Dennis Grassow

Personal information
- Date of birth: 10 October 1971 (age 53)
- Place of birth: West Berlin, West Germany
- Position(s): Defender

Youth career
- 1987–1990: TSV 1860 München

Senior career*
- Years: Team / Apps / (Gls)
- 1990–1991: TSV 1860 München / 1 / (0)
- 1991–1992: SpVgg Starnberg
- 1992–1993: FC Starnberg
- 1993–1997: SpVgg Unterhaching / 51 / (2)
- 1997: FC Bayern Munich / 1 / (0)
- 1997–1999: 1. FC Köln / 31 / (0)
- 1999–2004: SpVgg Unterhaching / 110 / (6)
- 2004–2006: SV Darmstadt 98 / 47 / (3)
- 2006–2009: SSV Jahn Regensburg / 69 / (13)

Managerial career
- 2008–2009: SSV Jahn Regensburg (playing assistant)
- 2010: SpVgg Weiden (assistant)

Medal record

Bayern Munich

= Dennis Grassow =

German footballer (born 1971)

Dennis Grassow (born 10 October 1971 in Berlin) is a retired German footballer who played as a defender.

== Career ==

Grassow was born and raised in Berlin, before moving to Munich the age of 16. He joined TSV 1860 München, where he made one appearance in the Bayernliga, before moving on to SpVgg Starnberg and later FC Starnberg. He began his senior career in 1993 with SpVgg Unterhaching, where he had four successful years, which earned him a move to FC Bayern Munich.
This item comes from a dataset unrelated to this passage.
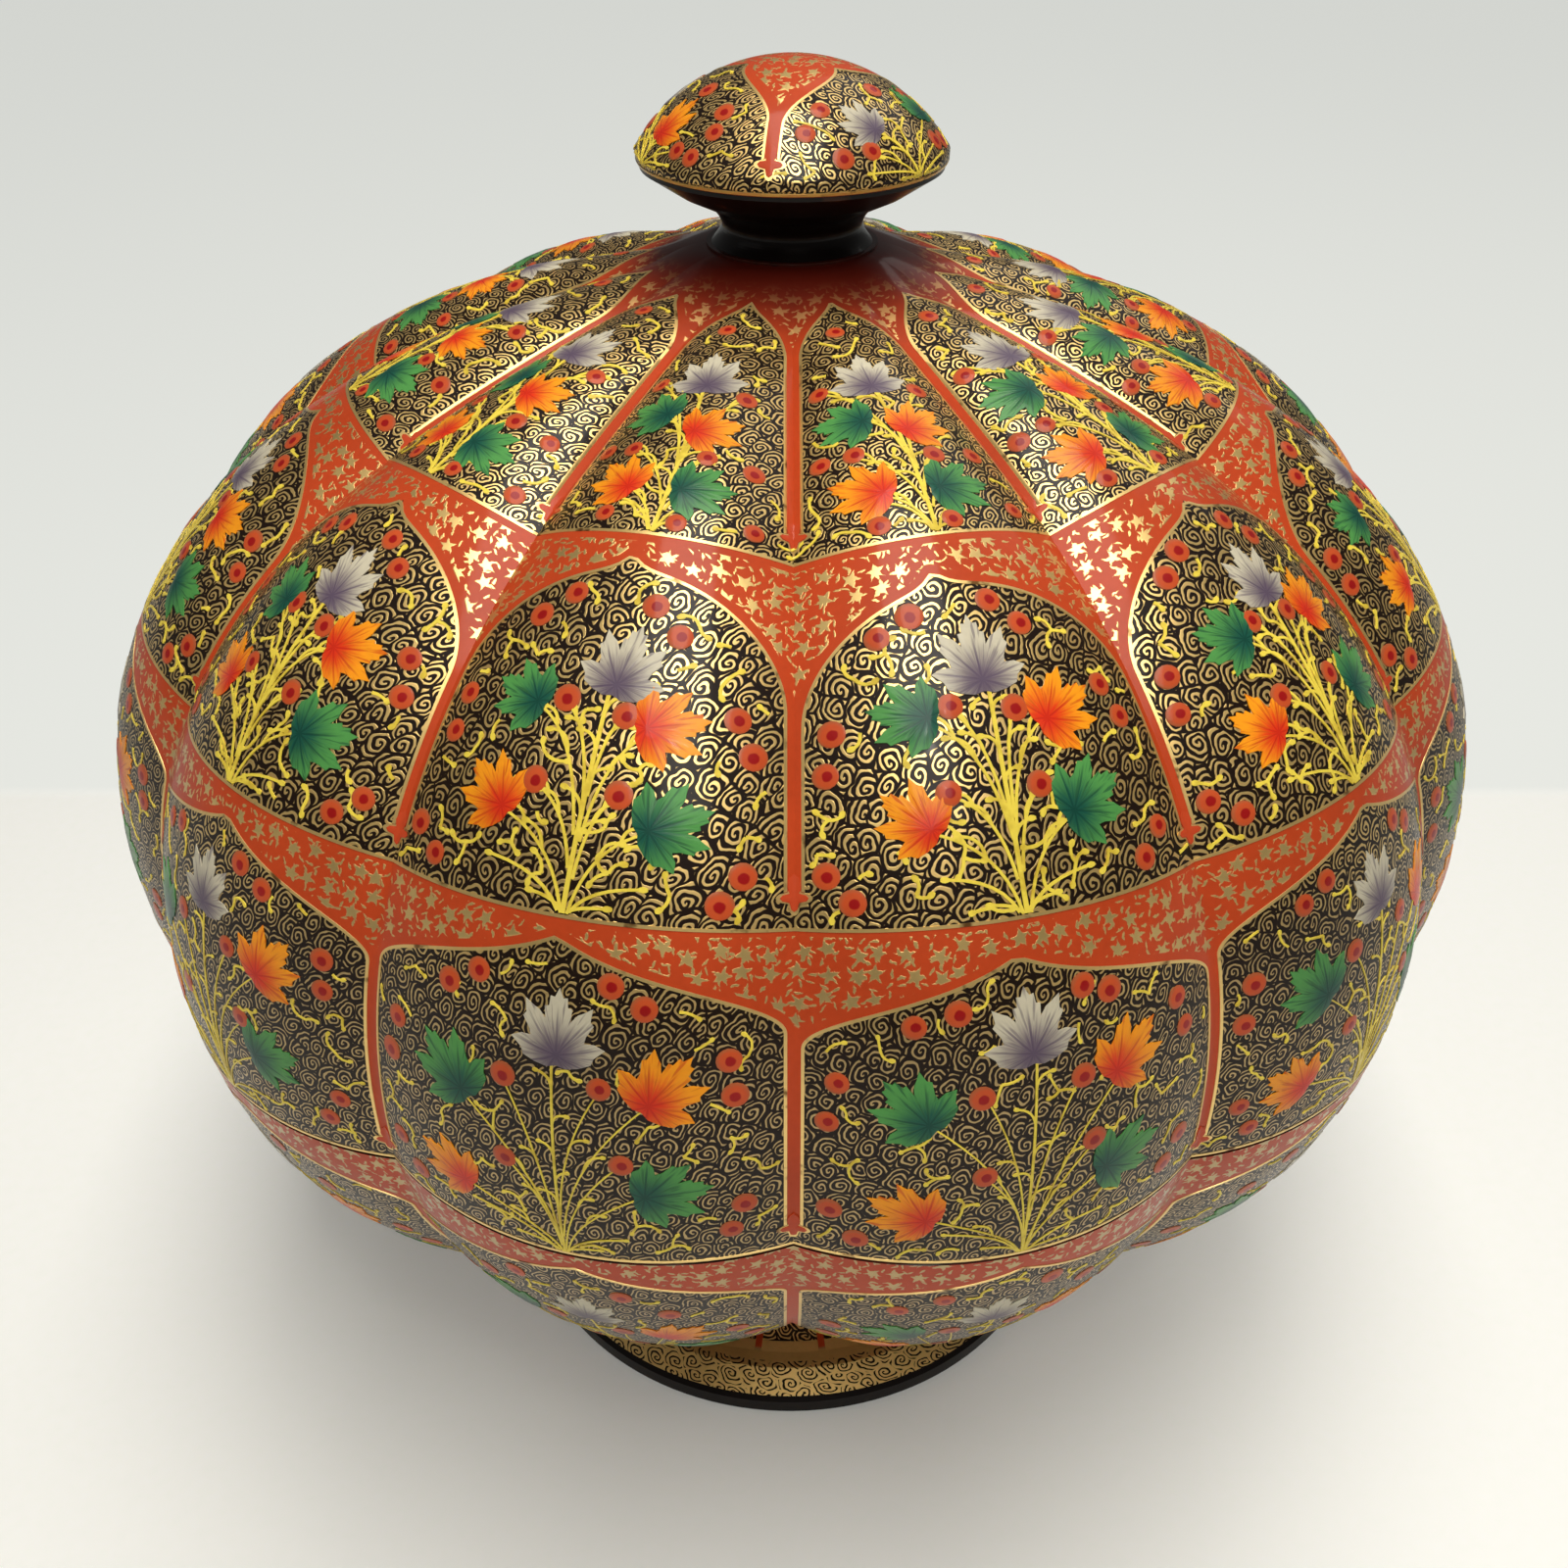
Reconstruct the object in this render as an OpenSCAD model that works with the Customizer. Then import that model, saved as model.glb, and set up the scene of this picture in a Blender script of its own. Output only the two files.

He was unable to break into Bayern's first team, making only one appearance – in a DFB-Pokal game against DJK Waldberg, a match which Bayern won 16–1. After half a season he moved again, joining 1. FC Köln, where his arrival bolstered a struggling defence. He remained in Cologne for eighteen months, but the club was relegated at the end of the 1998–99 season, and he left, rejoining Unterhaching, who had since been promoted to the Bundesliga. The club spent two years in the Bundesliga, finishing 10th in their first season, but then suffered two consecutive relegations, falling to the third-tier Regionalliga in 2002. Grassow stayed with the club as they returned to the 2. Bundesliga, and consolidated their position, before leaving at the end of the 2003–04 season.

Grassow returned to the Regionalliga, playing for SV Darmstadt 98 for two years, before moving on to Bayernliga side SSV Jahn Regensburg in 2006. Here he was appointed captain by the coach Günter Güttler, as the side were promoted to the Regionalliga, which they followed with qualification for the new 3. Liga. After one season at this level, Grassow retired.